— start —

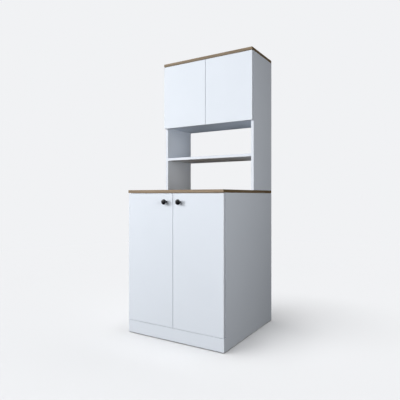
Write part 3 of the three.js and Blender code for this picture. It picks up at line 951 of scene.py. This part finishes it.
for hand in ("left", "right"):
    body = f"lower_{hand}_door"
    node = f"knob_{hand}"
    low, high, middle = measure(node)
    turned = knob_shape((high.z - low.z) / 2, high.y - low.y)
    knob = bmesh.new()
    add_part(knob, turned, Matrix.Translation((middle.x, high.y, middle.z)) @ FACING_FRONT)
    finish_piece(knob, node, body, [black_satin])

    node = f"knob_screw_{hand}"
    low, high, middle = measure(node)
    seat = high.y - SCREW_HEIGHT
    length = seat - low.y
    tip = ((0, 0), (SHANK_RADIUS - SHANK_CHAMFER, 0), (SHANK_RADIUS, SHANK_CHAMFER))
    shank = turn((*tip, (SHANK_RADIUS, length), (0, length)), ROD_STEPS)
    head = screw_head(SCREW_RADIUS, SCREW_HEIGHT)
    screw = bmesh.new()
    add_part(screw, shank, Matrix.Translation((middle.x, low.y, middle.z)) @ FACING_BACK)
    add_part(screw, head, Matrix.Translation((middle.x, seat, middle.z)) @ FACING_BACK)
    finish_piece(screw, node, body, [nickel])
print("Knobs made: 2, each with a screw", round(length / MM, 1), "mm long")

# %% [markdown]
# ## Hinges: the shared frame
# A concealed hinge has an arm on the side panel, a cup in the door and a link between them. There
# are eight, in four mirrored pairs, so each shape is made once in a frame of its own: X runs inboard
# from the side's inner face, Y runs back from the carcass edge, and Z runs up from the middle. A
# matrix then lays it on the left side, and a mirrored one on the right.

# %% Where each hinge sits
SIDE_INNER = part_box("lower_side_right")[0].x
HINGE_WAYS = [(row, hand, end) for row, hand in DOORS for end in ("bottom", "top")]
CARCASS_EDGES = {
    "lower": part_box("lower_side_left")[0].y,
    "upper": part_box("hutch_side_left")[0].y,
}
OUTWARD = {"left": -1, "right": 1}


def hinge_place(row, hand, end):
    """The matrix that lays a hinge's own frame in the cabinet."""
    low, high, middle = measure(f"hinge_link_{row}_{hand}_{end}")
    corner = (OUTWARD[hand] * SIDE_INNER, CARCASS_EDGES[row], middle.z)
    return Matrix.Translation(corner) @ Matrix.Diagonal((-OUTWARD[hand], 1, 1, 1))


def spread_hinges(kind, master, body_of_hinge):
    """Lays a copy of one shape at each hinge and frees it."""
    template = bpy.data.meshes.new(kind)
    master.to_mesh(template)
    master.free()
    for way in HINGE_WAYS:
        row, hand, end = way
        shape = bmesh.new()
        shape.from_mesh(template)
        bmesh.ops.transform(shape, matrix=hinge_place(*way), verts=shape.verts)
        if hand == "right":
            bmesh.ops.reverse_faces(shape, faces=shape.faces)
        body = body_of_hinge.format(row=row, hand=hand)
        finish_piece(shape, f"hinge_{kind}_{row}_{hand}_{end}", body, [nickel])
    print(kind, "made", len(HINGE_WAYS), "times,", len(template.polygons), "faces each")
    bpy.data.meshes.remove(template)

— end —

Please set down the whole listing above without altering a single line.

- Full output:
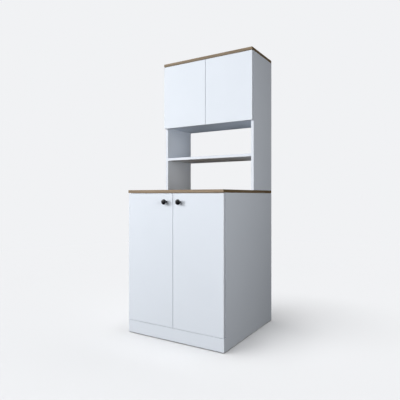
Write part 3 of the three.js and Blender code for this picture. It picks up at line 951 of scene.py. This part finishes it.
for hand in ("left", "right"):
    body = f"lower_{hand}_door"
    node = f"knob_{hand}"
    low, high, middle = measure(node)
    turned = knob_shape((high.z - low.z) / 2, high.y - low.y)
    knob = bmesh.new()
    add_part(knob, turned, Matrix.Translation((middle.x, high.y, middle.z)) @ FACING_FRONT)
    finish_piece(knob, node, body, [black_satin])

    node = f"knob_screw_{hand}"
    low, high, middle = measure(node)
    seat = high.y - SCREW_HEIGHT
    length = seat - low.y
    tip = ((0, 0), (SHANK_RADIUS - SHANK_CHAMFER, 0), (SHANK_RADIUS, SHANK_CHAMFER))
    shank = turn((*tip, (SHANK_RADIUS, length), (0, length)), ROD_STEPS)
    head = screw_head(SCREW_RADIUS, SCREW_HEIGHT)
    screw = bmesh.new()
    add_part(screw, shank, Matrix.Translation((middle.x, low.y, middle.z)) @ FACING_BACK)
    add_part(screw, head, Matrix.Translation((middle.x, seat, middle.z)) @ FACING_BACK)
    finish_piece(screw, node, body, [nickel])
print("Knobs made: 2, each with a screw", round(length / MM, 1), "mm long")

# %% [markdown]
# ## Hinges: the shared frame
# A concealed hinge has an arm on the side panel, a cup in the door and a link between them. There
# are eight, in four mirrored pairs, so each shape is made once in a frame of its own: X runs inboard
# from the side's inner face, Y runs back from the carcass edge, and Z runs up from the middle. A
# matrix then lays it on the left side, and a mirrored one on the right.

# %% Where each hinge sits
SIDE_INNER = part_box("lower_side_right")[0].x
HINGE_WAYS = [(row, hand, end) for row, hand in DOORS for end in ("bottom", "top")]
CARCASS_EDGES = {
    "lower": part_box("lower_side_left")[0].y,
    "upper": part_box("hutch_side_left")[0].y,
}
OUTWARD = {"left": -1, "right": 1}


def hinge_place(row, hand, end):
    """The matrix that lays a hinge's own frame in the cabinet."""
    low, high, middle = measure(f"hinge_link_{row}_{hand}_{end}")
    corner = (OUTWARD[hand] * SIDE_INNER, CARCASS_EDGES[row], middle.z)
    return Matrix.Translation(corner) @ Matrix.Diagonal((-OUTWARD[hand], 1, 1, 1))


def spread_hinges(kind, master, body_of_hinge):
    """Lays a copy of one shape at each hinge and frees it."""
    template = bpy.data.meshes.new(kind)
    master.to_mesh(template)
    master.free()
    for way in HINGE_WAYS:
        row, hand, end = way
        shape = bmesh.new()
        shape.from_mesh(template)
        bmesh.ops.transform(shape, matrix=hinge_place(*way), verts=shape.verts)
        if hand == "right":
            bmesh.ops.reverse_faces(shape, faces=shape.faces)
        body = body_of_hinge.format(row=row, hand=hand)
        finish_piece(shape, f"hinge_{kind}_{row}_{hand}_{end}", body, [nickel])
    print(kind, "made", len(HINGE_WAYS), "times,", len(template.polygons), "faces each")
    bpy.data.meshes.remove(template)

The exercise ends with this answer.